The 32 BTC test sale might also hint at another dimension of Strategy’s planning: operational readiness for more flexible treasury moves. Even if the company has no near‑term intention to sell significant amounts of BTC, testing internal plumbing now could make future actions smoother if conditions ever require partial de‑risking or opportunistic profit‑taking.

For the broader market, Strategy’s relentless accumulation continues to serve as a signal of institutional conviction. Large, publicly traded corporations do not typically make multi‑billion‑dollar treasury decisions lightly. Each additional purchase strengthens the narrative that Bitcoin can serve as a strategic reserve asset within a corporate balance sheet, not just as a speculative trade.

At the same time, Strategy’s approach is not easily replicable. Few companies have the risk appetite, shareholder base or access to capital markets to pursue a similar level of concentration in a single digital asset. Strategy has effectively transformed itself into a high‑beta proxy for Bitcoin, something many traditional firms are unlikely to emulate.

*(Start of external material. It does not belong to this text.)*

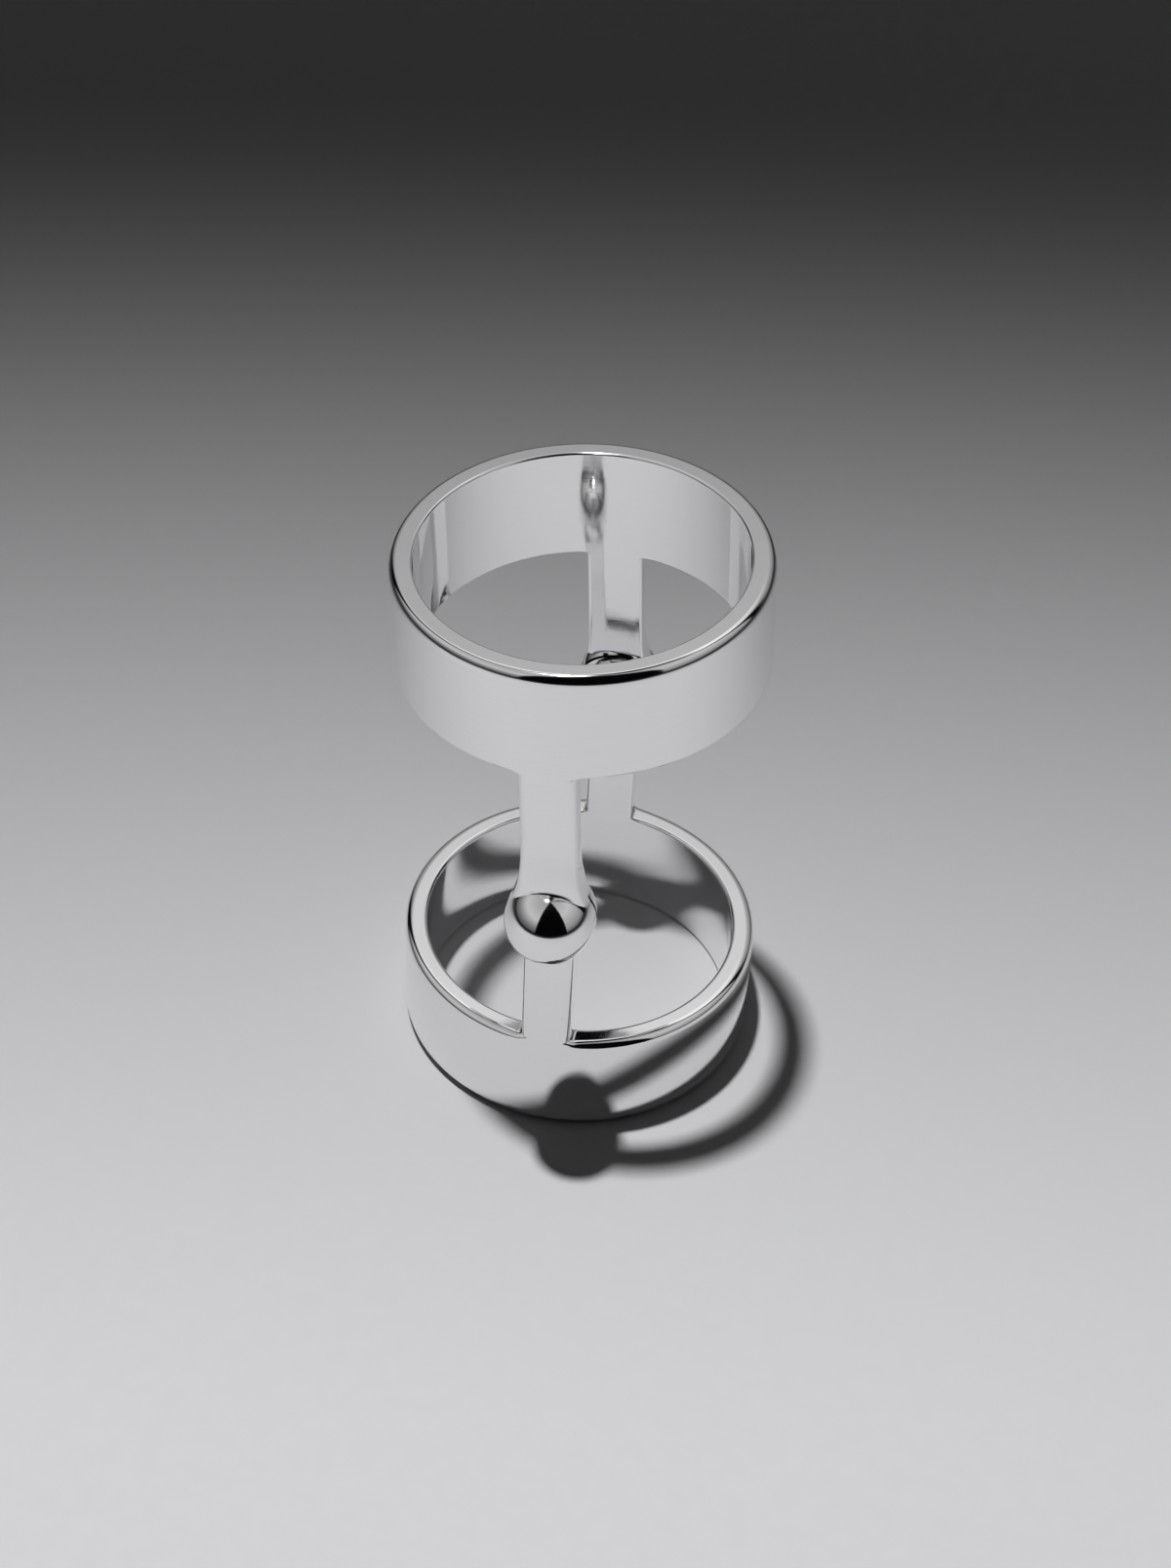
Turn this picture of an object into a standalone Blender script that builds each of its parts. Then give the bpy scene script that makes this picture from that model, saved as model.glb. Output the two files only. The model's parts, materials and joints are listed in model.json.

Going forward, analysts will likely track three parallel metrics for Strategy: total BTC held, market value of that BTC relative to the firm’s equity value, and the size of its USD reserve. Changes in any of these figures can shift the risk profile-more cash reduces short‑term risk but may dilute the Bitcoin upside, while more leverage or BTC concentration amplifies both potential gains and potential drawdowns.

For now, the message from Strategy is unambiguous. After a small and controversial test sale, the company has responded with an even larger round of buying and an expanded cash cushion. It remains firmly positioned as Bitcoin’s most prominent corporate champion, betting that a combination of disciplined financing and aggressive accumulation will pay off over the long run.